| WHAT YOU SHOULD DO |
Return every record verbatim.

Stored dataset items
(begin)
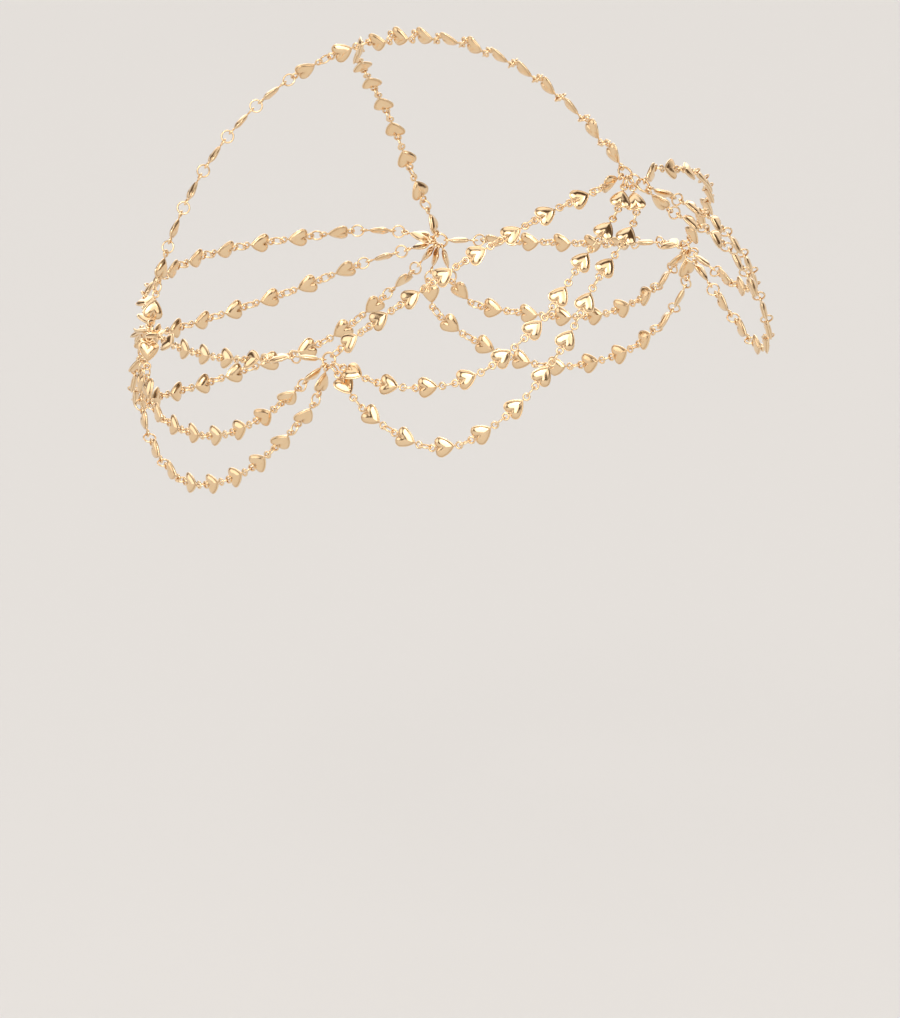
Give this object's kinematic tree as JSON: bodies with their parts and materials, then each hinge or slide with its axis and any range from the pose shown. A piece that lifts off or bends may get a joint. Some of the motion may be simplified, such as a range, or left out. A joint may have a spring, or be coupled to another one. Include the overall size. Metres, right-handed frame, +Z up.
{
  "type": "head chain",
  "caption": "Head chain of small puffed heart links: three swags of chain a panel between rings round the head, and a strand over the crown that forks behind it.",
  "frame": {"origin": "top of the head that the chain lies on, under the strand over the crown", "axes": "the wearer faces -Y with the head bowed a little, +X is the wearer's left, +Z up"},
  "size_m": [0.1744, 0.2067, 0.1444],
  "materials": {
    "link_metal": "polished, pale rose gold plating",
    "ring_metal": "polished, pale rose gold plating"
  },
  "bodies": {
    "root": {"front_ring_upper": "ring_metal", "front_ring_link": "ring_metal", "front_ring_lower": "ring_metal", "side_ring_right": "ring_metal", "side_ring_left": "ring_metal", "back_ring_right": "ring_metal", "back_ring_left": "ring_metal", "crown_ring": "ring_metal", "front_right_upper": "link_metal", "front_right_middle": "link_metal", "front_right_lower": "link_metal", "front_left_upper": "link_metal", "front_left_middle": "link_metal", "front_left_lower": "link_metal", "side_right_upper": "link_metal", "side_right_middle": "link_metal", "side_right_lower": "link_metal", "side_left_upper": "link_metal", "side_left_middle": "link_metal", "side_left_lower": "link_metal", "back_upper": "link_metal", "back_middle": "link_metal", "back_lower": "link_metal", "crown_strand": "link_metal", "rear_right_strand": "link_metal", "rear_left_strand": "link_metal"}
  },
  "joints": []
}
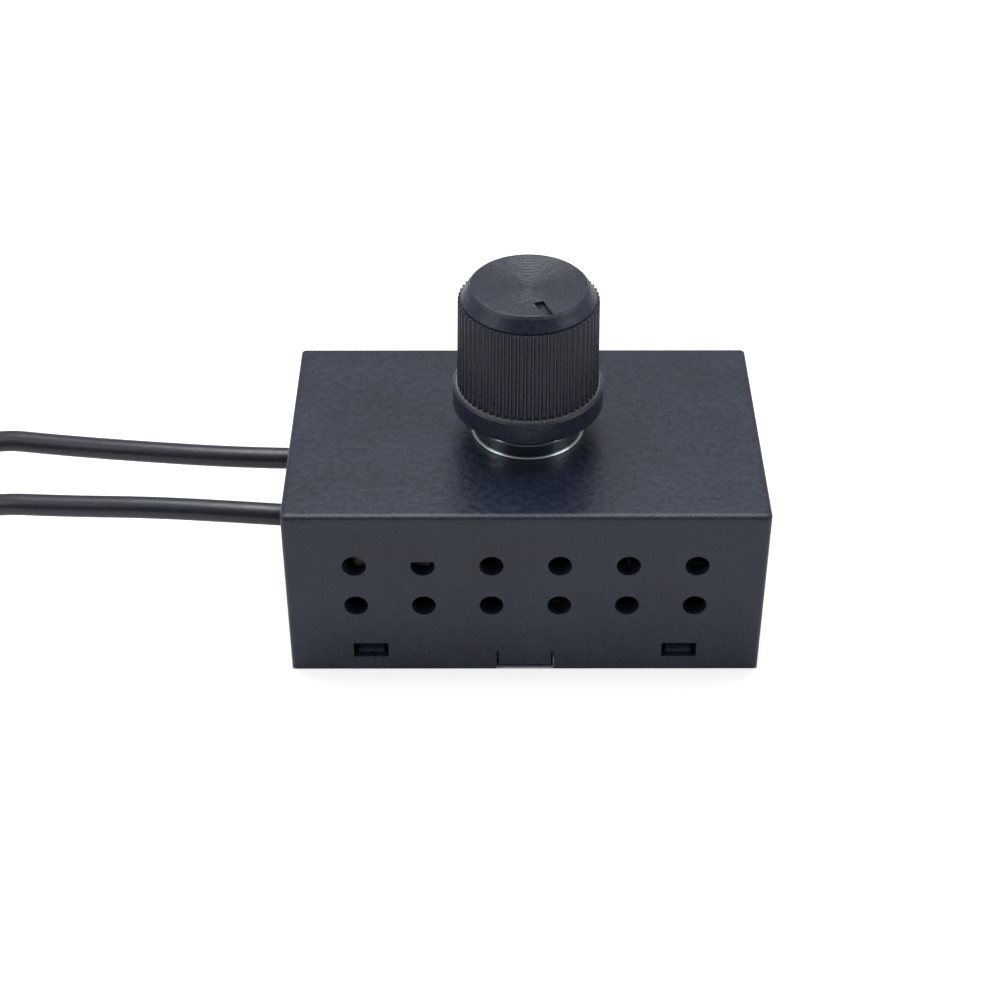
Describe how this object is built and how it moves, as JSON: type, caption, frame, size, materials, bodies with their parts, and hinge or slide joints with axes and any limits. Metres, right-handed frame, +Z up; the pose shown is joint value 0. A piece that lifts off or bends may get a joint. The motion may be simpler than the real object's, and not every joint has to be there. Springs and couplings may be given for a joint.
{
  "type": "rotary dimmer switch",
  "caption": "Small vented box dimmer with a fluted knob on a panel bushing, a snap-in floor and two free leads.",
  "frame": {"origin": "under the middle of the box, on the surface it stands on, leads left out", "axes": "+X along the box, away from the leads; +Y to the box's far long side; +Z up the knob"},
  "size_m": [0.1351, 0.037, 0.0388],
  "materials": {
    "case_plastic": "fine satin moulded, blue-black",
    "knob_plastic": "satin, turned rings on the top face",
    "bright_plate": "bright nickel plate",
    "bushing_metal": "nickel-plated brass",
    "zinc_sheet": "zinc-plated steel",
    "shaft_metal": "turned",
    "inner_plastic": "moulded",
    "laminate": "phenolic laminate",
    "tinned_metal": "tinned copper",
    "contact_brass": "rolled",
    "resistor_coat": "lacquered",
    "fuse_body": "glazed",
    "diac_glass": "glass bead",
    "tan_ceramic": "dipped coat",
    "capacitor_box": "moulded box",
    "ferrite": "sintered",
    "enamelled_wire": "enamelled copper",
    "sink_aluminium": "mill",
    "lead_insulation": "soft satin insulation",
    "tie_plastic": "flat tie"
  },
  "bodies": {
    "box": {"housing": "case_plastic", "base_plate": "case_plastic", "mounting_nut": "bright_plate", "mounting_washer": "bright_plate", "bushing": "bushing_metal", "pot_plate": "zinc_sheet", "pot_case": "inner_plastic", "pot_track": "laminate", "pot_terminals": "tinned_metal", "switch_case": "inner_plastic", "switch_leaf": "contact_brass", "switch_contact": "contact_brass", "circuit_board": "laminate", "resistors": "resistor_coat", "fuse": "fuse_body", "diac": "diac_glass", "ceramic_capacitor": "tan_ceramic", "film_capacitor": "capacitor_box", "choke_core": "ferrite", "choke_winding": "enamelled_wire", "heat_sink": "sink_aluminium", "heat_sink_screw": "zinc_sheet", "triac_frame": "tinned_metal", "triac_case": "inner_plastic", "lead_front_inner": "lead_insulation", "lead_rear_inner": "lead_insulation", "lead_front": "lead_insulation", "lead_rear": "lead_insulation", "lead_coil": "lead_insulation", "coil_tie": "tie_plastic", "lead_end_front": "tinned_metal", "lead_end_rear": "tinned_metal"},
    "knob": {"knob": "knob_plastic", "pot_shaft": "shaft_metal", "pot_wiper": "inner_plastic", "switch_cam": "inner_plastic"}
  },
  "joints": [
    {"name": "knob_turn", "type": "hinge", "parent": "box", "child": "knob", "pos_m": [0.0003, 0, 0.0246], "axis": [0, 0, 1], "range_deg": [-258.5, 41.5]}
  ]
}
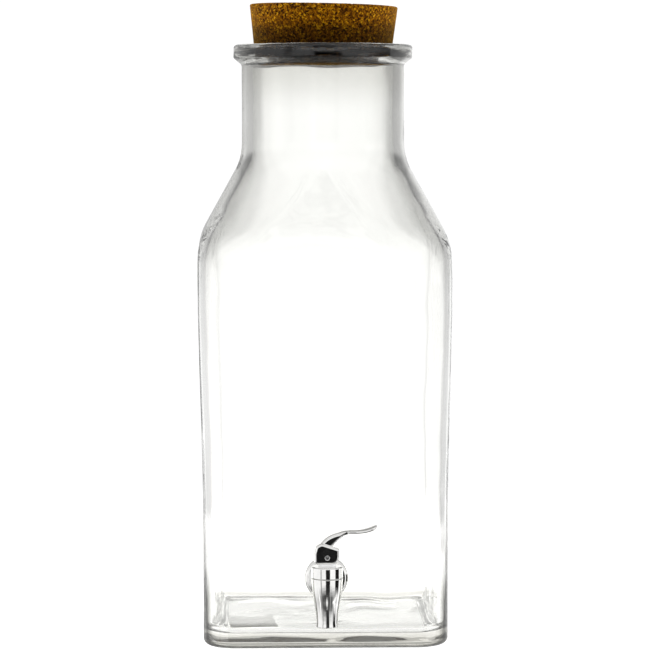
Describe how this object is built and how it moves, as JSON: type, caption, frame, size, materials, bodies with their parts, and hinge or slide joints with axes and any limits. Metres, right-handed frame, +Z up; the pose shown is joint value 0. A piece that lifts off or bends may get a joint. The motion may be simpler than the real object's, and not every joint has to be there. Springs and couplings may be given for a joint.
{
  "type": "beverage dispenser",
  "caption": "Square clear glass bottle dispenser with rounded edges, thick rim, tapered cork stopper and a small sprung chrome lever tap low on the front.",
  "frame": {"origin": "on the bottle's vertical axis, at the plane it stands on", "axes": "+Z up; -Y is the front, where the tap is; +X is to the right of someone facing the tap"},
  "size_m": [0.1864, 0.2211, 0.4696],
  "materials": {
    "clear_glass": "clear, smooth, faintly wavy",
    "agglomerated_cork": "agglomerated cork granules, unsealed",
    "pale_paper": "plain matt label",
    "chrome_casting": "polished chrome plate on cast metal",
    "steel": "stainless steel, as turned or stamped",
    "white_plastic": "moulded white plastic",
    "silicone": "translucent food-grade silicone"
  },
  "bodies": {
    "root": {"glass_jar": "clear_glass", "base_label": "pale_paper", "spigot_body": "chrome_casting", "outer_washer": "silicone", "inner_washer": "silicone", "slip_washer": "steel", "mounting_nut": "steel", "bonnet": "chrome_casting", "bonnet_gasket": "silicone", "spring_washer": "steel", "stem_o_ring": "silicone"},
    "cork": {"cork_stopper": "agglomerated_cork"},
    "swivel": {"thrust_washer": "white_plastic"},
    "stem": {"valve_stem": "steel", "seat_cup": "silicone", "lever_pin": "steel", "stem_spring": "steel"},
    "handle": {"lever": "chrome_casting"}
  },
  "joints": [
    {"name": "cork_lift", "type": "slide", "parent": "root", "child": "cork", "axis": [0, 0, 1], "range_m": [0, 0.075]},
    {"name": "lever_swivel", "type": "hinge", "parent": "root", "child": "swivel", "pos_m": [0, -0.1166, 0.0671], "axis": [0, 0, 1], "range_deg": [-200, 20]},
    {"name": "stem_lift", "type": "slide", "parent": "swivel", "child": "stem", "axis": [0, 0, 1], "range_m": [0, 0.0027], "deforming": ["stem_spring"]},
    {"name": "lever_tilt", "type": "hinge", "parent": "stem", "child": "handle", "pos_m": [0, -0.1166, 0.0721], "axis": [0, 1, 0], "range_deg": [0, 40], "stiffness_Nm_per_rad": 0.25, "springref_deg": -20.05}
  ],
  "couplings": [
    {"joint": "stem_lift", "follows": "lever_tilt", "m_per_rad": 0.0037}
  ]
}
(end)
| ANSWER TO THE TASK |
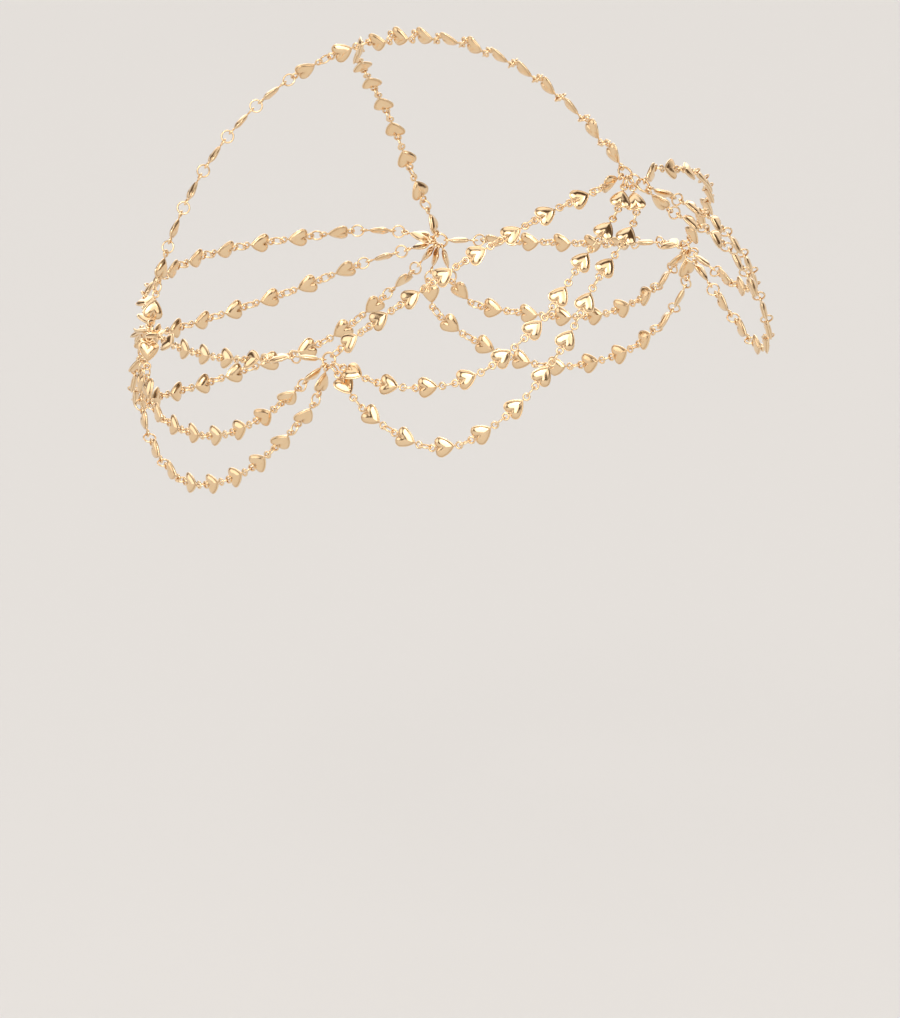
Give this object's kinematic tree as JSON: bodies with their parts and materials, then each hinge or slide with its axis and any range from the pose shown. A piece that lifts off or bends may get a joint. Some of the motion may be simplified, such as a range, or left out. A joint may have a spring, or be coupled to another one. Include the overall size. Metres, right-handed frame, +Z up.
{
  "type": "head chain",
  "caption": "Head chain of small puffed heart links: three swags of chain a panel between rings round the head, and a strand over the crown that forks behind it.",
  "frame": {"origin": "top of the head that the chain lies on, under the strand over the crown", "axes": "the wearer faces -Y with the head bowed a little, +X is the wearer's left, +Z up"},
  "size_m": [0.1744, 0.2067, 0.1444],
  "materials": {
    "link_metal": "polished, pale rose gold plating",
    "ring_metal": "polished, pale rose gold plating"
  },
  "bodies": {
    "root": {"front_ring_upper": "ring_metal", "front_ring_link": "ring_metal", "front_ring_lower": "ring_metal", "side_ring_right": "ring_metal", "side_ring_left": "ring_metal", "back_ring_right": "ring_metal", "back_ring_left": "ring_metal", "crown_ring": "ring_metal", "front_right_upper": "link_metal", "front_right_middle": "link_metal", "front_right_lower": "link_metal", "front_left_upper": "link_metal", "front_left_middle": "link_metal", "front_left_lower": "link_metal", "side_right_upper": "link_metal", "side_right_middle": "link_metal", "side_right_lower": "link_metal", "side_left_upper": "link_metal", "side_left_middle": "link_metal", "side_left_lower": "link_metal", "back_upper": "link_metal", "back_middle": "link_metal", "back_lower": "link_metal", "crown_strand": "link_metal", "rear_right_strand": "link_metal", "rear_left_strand": "link_metal"}
  },
  "joints": []
}
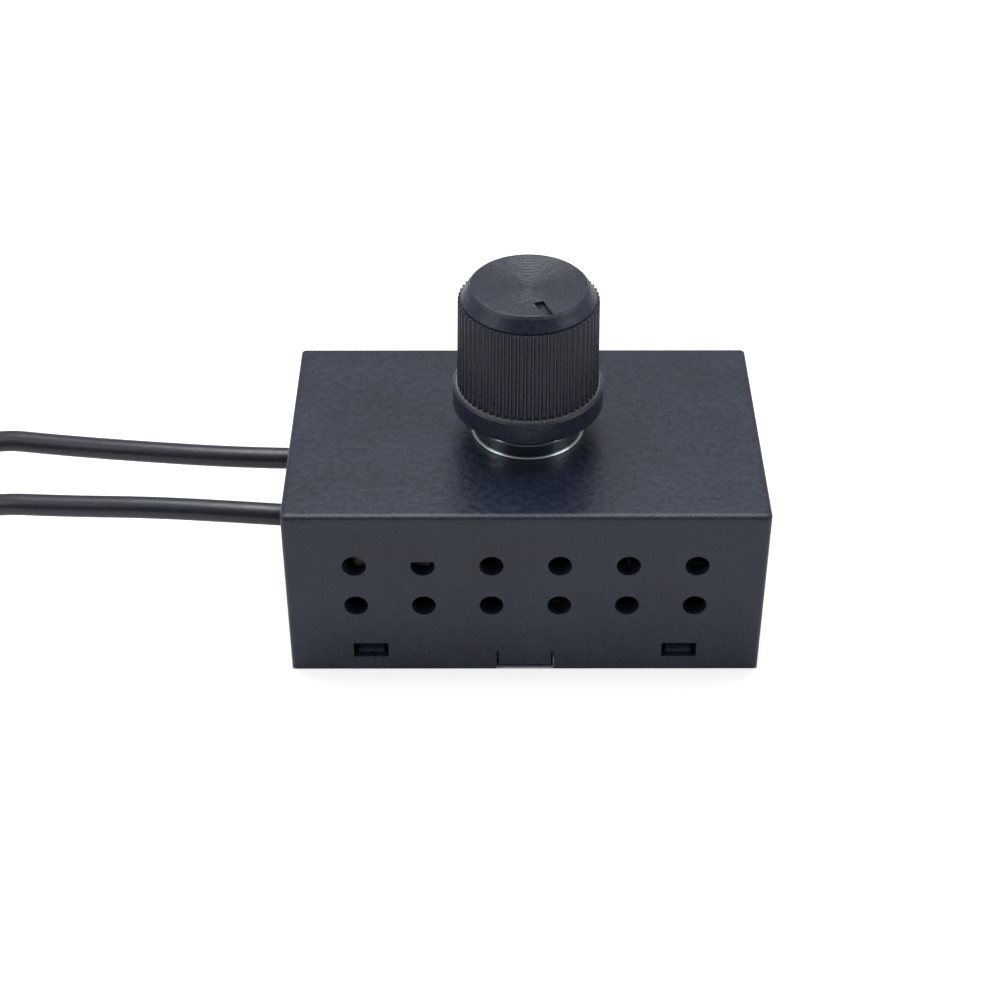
Describe how this object is built and how it moves, as JSON: type, caption, frame, size, materials, bodies with their parts, and hinge or slide joints with axes and any limits. Metres, right-handed frame, +Z up; the pose shown is joint value 0. A piece that lifts off or bends may get a joint. The motion may be simpler than the real object's, and not every joint has to be there. Springs and couplings may be given for a joint.
{
  "type": "rotary dimmer switch",
  "caption": "Small vented box dimmer with a fluted knob on a panel bushing, a snap-in floor and two free leads.",
  "frame": {"origin": "under the middle of the box, on the surface it stands on, leads left out", "axes": "+X along the box, away from the leads; +Y to the box's far long side; +Z up the knob"},
  "size_m": [0.1351, 0.037, 0.0388],
  "materials": {
    "case_plastic": "fine satin moulded, blue-black",
    "knob_plastic": "satin, turned rings on the top face",
    "bright_plate": "bright nickel plate",
    "bushing_metal": "nickel-plated brass",
    "zinc_sheet": "zinc-plated steel",
    "shaft_metal": "turned",
    "inner_plastic": "moulded",
    "laminate": "phenolic laminate",
    "tinned_metal": "tinned copper",
    "contact_brass": "rolled",
    "resistor_coat": "lacquered",
    "fuse_body": "glazed",
    "diac_glass": "glass bead",
    "tan_ceramic": "dipped coat",
    "capacitor_box": "moulded box",
    "ferrite": "sintered",
    "enamelled_wire": "enamelled copper",
    "sink_aluminium": "mill",
    "lead_insulation": "soft satin insulation",
    "tie_plastic": "flat tie"
  },
  "bodies": {
    "box": {"housing": "case_plastic", "base_plate": "case_plastic", "mounting_nut": "bright_plate", "mounting_washer": "bright_plate", "bushing": "bushing_metal", "pot_plate": "zinc_sheet", "pot_case": "inner_plastic", "pot_track": "laminate", "pot_terminals": "tinned_metal", "switch_case": "inner_plastic", "switch_leaf": "contact_brass", "switch_contact": "contact_brass", "circuit_board": "laminate", "resistors": "resistor_coat", "fuse": "fuse_body", "diac": "diac_glass", "ceramic_capacitor": "tan_ceramic", "film_capacitor": "capacitor_box", "choke_core": "ferrite", "choke_winding": "enamelled_wire", "heat_sink": "sink_aluminium", "heat_sink_screw": "zinc_sheet", "triac_frame": "tinned_metal", "triac_case": "inner_plastic", "lead_front_inner": "lead_insulation", "lead_rear_inner": "lead_insulation", "lead_front": "lead_insulation", "lead_rear": "lead_insulation", "lead_coil": "lead_insulation", "coil_tie": "tie_plastic", "lead_end_front": "tinned_metal", "lead_end_rear": "tinned_metal"},
    "knob": {"knob": "knob_plastic", "pot_shaft": "shaft_metal", "pot_wiper": "inner_plastic", "switch_cam": "inner_plastic"}
  },
  "joints": [
    {"name": "knob_turn", "type": "hinge", "parent": "box", "child": "knob", "pos_m": [0.0003, 0, 0.0246], "axis": [0, 0, 1], "range_deg": [-258.5, 41.5]}
  ]
}
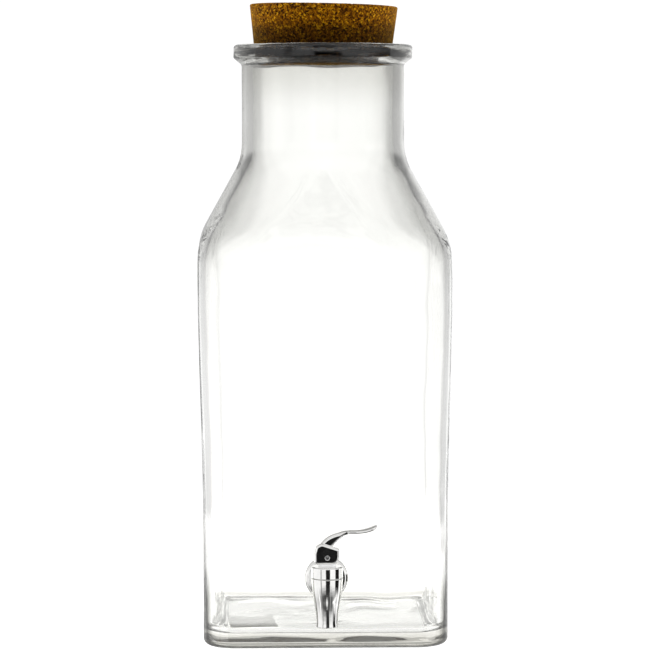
Describe how this object is built and how it moves, as JSON: type, caption, frame, size, materials, bodies with their parts, and hinge or slide joints with axes and any limits. Metres, right-handed frame, +Z up; the pose shown is joint value 0. A piece that lifts off or bends may get a joint. The motion may be simpler than the real object's, and not every joint has to be there. Springs and couplings may be given for a joint.
{
  "type": "beverage dispenser",
  "caption": "Square clear glass bottle dispenser with rounded edges, thick rim, tapered cork stopper and a small sprung chrome lever tap low on the front.",
  "frame": {"origin": "on the bottle's vertical axis, at the plane it stands on", "axes": "+Z up; -Y is the front, where the tap is; +X is to the right of someone facing the tap"},
  "size_m": [0.1864, 0.2211, 0.4696],
  "materials": {
    "clear_glass": "clear, smooth, faintly wavy",
    "agglomerated_cork": "agglomerated cork granules, unsealed",
    "pale_paper": "plain matt label",
    "chrome_casting": "polished chrome plate on cast metal",
    "steel": "stainless steel, as turned or stamped",
    "white_plastic": "moulded white plastic",
    "silicone": "translucent food-grade silicone"
  },
  "bodies": {
    "root": {"glass_jar": "clear_glass", "base_label": "pale_paper", "spigot_body": "chrome_casting", "outer_washer": "silicone", "inner_washer": "silicone", "slip_washer": "steel", "mounting_nut": "steel", "bonnet": "chrome_casting", "bonnet_gasket": "silicone", "spring_washer": "steel", "stem_o_ring": "silicone"},
    "cork": {"cork_stopper": "agglomerated_cork"},
    "swivel": {"thrust_washer": "white_plastic"},
    "stem": {"valve_stem": "steel", "seat_cup": "silicone", "lever_pin": "steel", "stem_spring": "steel"},
    "handle": {"lever": "chrome_casting"}
  },
  "joints": [
    {"name": "cork_lift", "type": "slide", "parent": "root", "child": "cork", "axis": [0, 0, 1], "range_m": [0, 0.075]},
    {"name": "lever_swivel", "type": "hinge", "parent": "root", "child": "swivel", "pos_m": [0, -0.1166, 0.0671], "axis": [0, 0, 1], "range_deg": [-200, 20]},
    {"name": "stem_lift", "type": "slide", "parent": "swivel", "child": "stem", "axis": [0, 0, 1], "range_m": [0, 0.0027], "deforming": ["stem_spring"]},
    {"name": "lever_tilt", "type": "hinge", "parent": "stem", "child": "handle", "pos_m": [0, -0.1166, 0.0721], "axis": [0, 1, 0], "range_deg": [0, 40], "stiffness_Nm_per_rad": 0.25, "springref_deg": -20.05}
  ],
  "couplings": [
    {"joint": "stem_lift", "follows": "lever_tilt", "m_per_rad": 0.0037}
  ]
}